LE CENERI
Ogni malattia necessita di una cura adeguata, altrimenti non si
guarisce. Ancor prima però è necessario riconoscere di cosa s’è ammalati.
La Quaresima è un tempo prezioso, un’opportunità che, se vissuta seriamente,
può cambiare il corso della propria storia. Perdonatemi, ma non è tempo di “fioretti”,
bensì di guerra.
Vi siete mai chiesti, perché san Francesco d’Assisi digiunavacosì
tanto; si vestiva da straccione; si buttava nudo nella neve; disprezzava il
denaro, tanto da calpestarlo? Io credo, perché Francesco era “ammalato” di
passione per il cibo buono e curato, per i vestiti belli e colorati; perché in
certi momenti sentiva un’attrazione violenta per la sensualità; perché sapeva
quale forza aveva il denaro su di lui che ne aveva visto passare tanto tra le
sue mani. Francesco aveva individuato con chiarezza ciò che gli impediva di
seguire e servire Dio con libertà e radicalità e lo combatteva senza esclusione
di colpi. Egli aveva compreso bene che “dov’è
il tuo tesoro, là sarà anche il tuo cuore” (Mt 6,21).

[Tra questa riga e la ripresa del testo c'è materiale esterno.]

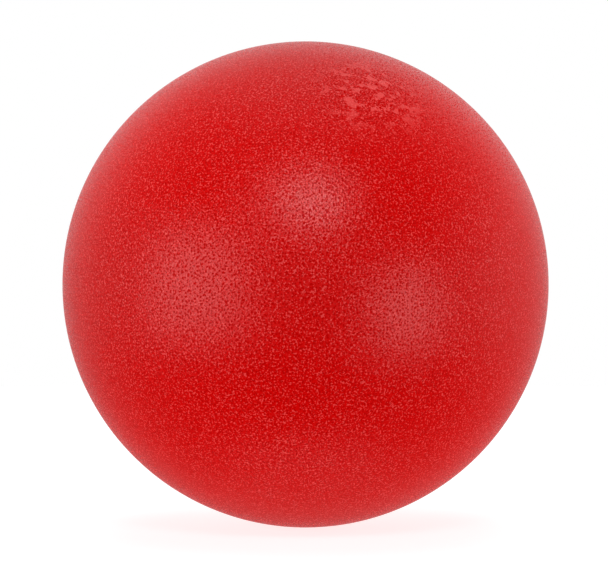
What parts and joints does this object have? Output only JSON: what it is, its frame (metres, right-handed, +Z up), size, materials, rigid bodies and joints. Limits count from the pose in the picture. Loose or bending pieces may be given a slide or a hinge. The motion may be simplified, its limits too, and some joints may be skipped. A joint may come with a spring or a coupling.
{
  "type": "massage ball",
  "caption": "Soft inflatable massage and exercise ball with a fine pored skin, a moulded-in valve seat and a push-in plug.",
  "frame": {"origin": "centre of the ball", "axes": "+Z up, +Y along the valve's axis and out of the ball, +X completes the right-handed set"},
  "size_m": [0.2302, 0.23, 0.2302],
  "materials": {
    "skin_vinyl": "satin red soft vinyl with fine round pores",
    "seat_vinyl": "smooth satin red firm vinyl",
    "plug_vinyl": "smooth satin off-white vinyl"
  },
  "bodies": {
    "ball": {"ball_skin": "skin_vinyl", "valve_seat": "seat_vinyl"},
    "plug": {"valve_plug": "plug_vinyl"}
  },
  "joints": [
    {"name": "plug_pull", "type": "slide", "parent": "ball", "child": "plug", "axis": [0, 1, 0], "range_m": [0, 0.03]}
  ]
}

Per Francesco non è puro volontarismo e ricerca di una perfezione tutta
umana, ma una risposta all’amore che lo aveva sedotto. Egli potrebbe fare sue
la parole del Salmo: “Quanti prodigi hai
fatto, Signore Dio mio, quali disegni in nostro favore. Nessuno
a te si può paragonare. Se li voglio annunziare e proclamare sono troppi per
essere contati. Sacrificio e offerta non gradisci, gli orecchi mi hai aperto. Non
hai chiesto olocausto e vittima per la colpa. Allora ho detto: «Ecco, io vengo.

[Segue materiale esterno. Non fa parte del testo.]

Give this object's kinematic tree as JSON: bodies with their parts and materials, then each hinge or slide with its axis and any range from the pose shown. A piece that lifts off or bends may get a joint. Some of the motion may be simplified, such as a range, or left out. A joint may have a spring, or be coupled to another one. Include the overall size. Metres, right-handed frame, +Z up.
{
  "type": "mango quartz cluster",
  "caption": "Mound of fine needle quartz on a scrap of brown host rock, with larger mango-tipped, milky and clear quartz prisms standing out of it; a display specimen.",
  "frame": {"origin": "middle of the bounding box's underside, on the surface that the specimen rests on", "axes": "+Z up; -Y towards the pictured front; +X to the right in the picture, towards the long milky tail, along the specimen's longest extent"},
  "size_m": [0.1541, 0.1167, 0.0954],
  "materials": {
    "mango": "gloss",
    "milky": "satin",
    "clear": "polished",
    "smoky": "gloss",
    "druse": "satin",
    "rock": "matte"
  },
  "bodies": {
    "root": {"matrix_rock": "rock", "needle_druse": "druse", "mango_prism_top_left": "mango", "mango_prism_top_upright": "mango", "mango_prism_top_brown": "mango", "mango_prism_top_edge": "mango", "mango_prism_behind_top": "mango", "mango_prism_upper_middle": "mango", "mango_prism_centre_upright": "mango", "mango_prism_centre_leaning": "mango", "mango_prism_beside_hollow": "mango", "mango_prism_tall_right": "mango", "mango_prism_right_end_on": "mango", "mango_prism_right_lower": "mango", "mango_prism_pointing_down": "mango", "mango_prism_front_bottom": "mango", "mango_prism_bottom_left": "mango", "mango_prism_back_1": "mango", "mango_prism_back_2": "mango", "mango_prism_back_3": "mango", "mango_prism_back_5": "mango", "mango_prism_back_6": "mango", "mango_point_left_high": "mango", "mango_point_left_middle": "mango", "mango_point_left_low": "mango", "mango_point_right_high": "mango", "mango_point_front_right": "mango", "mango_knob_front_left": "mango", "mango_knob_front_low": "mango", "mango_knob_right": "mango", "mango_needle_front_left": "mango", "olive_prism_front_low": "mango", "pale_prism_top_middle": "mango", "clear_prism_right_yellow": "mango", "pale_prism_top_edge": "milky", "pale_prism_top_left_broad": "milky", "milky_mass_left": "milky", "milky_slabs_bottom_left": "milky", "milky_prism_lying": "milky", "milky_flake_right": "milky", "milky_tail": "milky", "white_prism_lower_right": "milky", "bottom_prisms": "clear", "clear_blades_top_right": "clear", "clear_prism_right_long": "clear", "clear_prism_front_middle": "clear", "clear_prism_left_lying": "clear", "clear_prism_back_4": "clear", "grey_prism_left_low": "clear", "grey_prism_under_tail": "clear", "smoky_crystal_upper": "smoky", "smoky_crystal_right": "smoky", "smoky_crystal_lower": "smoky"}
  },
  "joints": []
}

Sul rotolo del libro di me è scritto, di compiere il tuo volere. Mio Dio,
questo io desidero, la tua legge è nel profondo del mio cuore» (Salmo
40,17s).
La Quaresima è tempo di libertà. Diventare liberi non significa fare ciò
che si vuole, diventando schiavi di se stessi, ma non avere padroni che ci
determinano: “L’uomo infatti è schiavo di
ciò che lo domina” (2Pt 2,19). La libertà del cristiano è, non consentire a
niente e a nessuno, costi quel che costi, di deviarci dal fare la volontà di
Dio.
Ecco allora che, iniziare la Quaresima, significa mettersi onestamente a
nudo davanti allo specchio, per guardarsi, conoscesi e decidere dove andare: “Conoscere la nostra … miseria non è così
scoraggiante. La conosciamo sotto lo sguardo misericordioso di Dio. Abbiamo la
lunga esperienza del nostro nulla. Tutta la nostra speranza è in Dio”(dal Diario di Raissa Maritain). Dobbiamo
metterci davanti allo specchio che è Cristo e riconoscere tutto ciò che, in
noi, è difforme da Lui; nello stesso tempo dobbiamo guardarci con gli occhi compassionevoli
di Cristo, altrimenti certe nostre brutture potranno farci disperare. Dio vuole
che ci riconosciamo per quello che siamo realmente, ma per lasciarci
trasformare, non per morirne. Questa è la differenza tra il pentimento, dono di
Dio e il senso di colpa: l’uno ci spinge a passi rapidi e concreti, per
cambiare, l’altro ci fa ripiegare inutilmente su noi stessi e ci fa morire di
tristezza.
Scrive Leon Bloy in un suo romanzo: “Non c’è che una sola vera tristezza: quella di non essere santi”(Leon
Bloy, La femme pauvre).
Scrive ancora Raissa Maritain: “Maturando,
il cuore impara a vedere la miseria degli altri con la stessa dolcezza con cui
vede la propria, e a sapere che essi si trovano, come noi, sotto lo sguardo
paterno e soccorrevole di Dio. Se da principio l’esperienza umana è amara, può
diventare, con l’aiuto di Dio, sorgente di dolcezza. Se no, condurrebbe l’anima
all’isolamento dell’orgoglio. Bisogna che l’anima sappia vivere con Dio solo.
Ma, se la sua solitudine è santa, quando ne uscirà “per conversare con gli
uomini”, porterà loro la soavità della divina Sapienza, dell’umiltà e della
pace” (Diario di Raissa). La Quaresima ci fa cristiani, quindi uomini
compiuti; la Quaresima fa degli uomini, cittadini del Regno di Dio e non esseri
compiaciuti della propria resistenza davanti ai dolci.